Mergers and Acquisitions
Types Of Mergers, Corporate Merger Procedures, Competitive Concerns, Federal Antitrust Regulation, Merger Guidelines
Methods by which corporations legally unify ownership of assets formerly subject to separate controls.
A merger or acquisition is a combination of two companies where one corporation is completely absorbed by another corporation. The less important company loses its identity and becomes part of the more important corporation, which retains its identity. A merger extinguishes the merged corporation, and the surviving corporation assumes all the rights, privileges, and liabilities of the merged corporation. A merger is not the same as a consolidation, in which two corporations lose their separate identities and unite to form a completely new corporation.
Federal and state laws regulate mergers and acquisitions. Regulation is based on the concern that mergers inevitably eliminate competition between the merging firms. This concern is most acute where the participants are direct rivals, because courts often presume that such arrangements are more prone to restrict output and to increase prices. The fear that mergers and acquisitions reduce competition has meant that the government carefully scrutinizes proposed mergers. On the other hand, since the 1980s, the federal government has become less aggressive in seeking the prevention of mergers.
Despite concerns about a lessening of competition, U.S. law has left firms relatively free to buy or sell entire companies or specific parts of a company. Mergers and acquisitions often result in a number of social benefits. Mergers can bring better management or technical skill to bear on underused assets. They also can produce economies of scale and scope that reduce costs, improve quality, and increase output. The possibility of a takeover can discourage company managers from behaving in ways that fail to maximize profits. A merger can enable a business owner to sell the firm to someone who is already familiar with the industry and who would be in a better position to pay the highest price. The prospect of a lucrative sale induces entrepreneurs to form new firms. Finally, many mergers pose few risks to competition.

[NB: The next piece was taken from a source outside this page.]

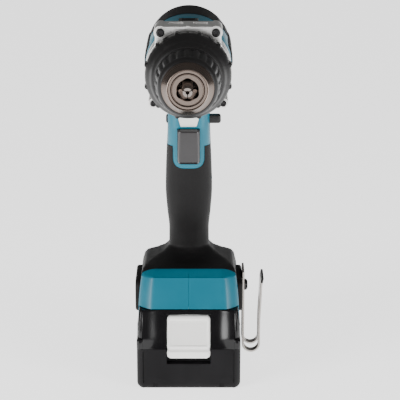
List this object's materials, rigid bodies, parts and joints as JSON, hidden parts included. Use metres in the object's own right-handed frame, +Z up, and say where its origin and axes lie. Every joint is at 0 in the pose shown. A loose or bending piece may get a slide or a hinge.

Antitrust merger law seeks to prohibit transactions whose probable anticompetitive consequences outweigh their likely benefits. The critical time for review usually is when the merger is first proposed. This requires enforcement agencies and courts to forecast market trends and future effects. Merger cases examine past events or periods to understand each merging party's position in its market and to predict the merger's competitive impact.
Ginsburg, Martin D. and Jack S. Levin. 1989. Mergers, Acquisitions and Leveraged Buyouts. Chicago: Commerce Clearing House.
Marks, Mitchell Lee. 2003. Charging Back up the Hill: Workplace Recovery after Mergers, Acquisitions, and Down-sizings. San Francisco: Jossey-Bass.
Antitrust Law; Bonds "Michael R. Milken: Genius, Villain, or Scapegoat?" (Sidebar); Golden Parachute; Junk Bond; Restraint of Trade; Scorched-Earth Plan; Unfair Competition.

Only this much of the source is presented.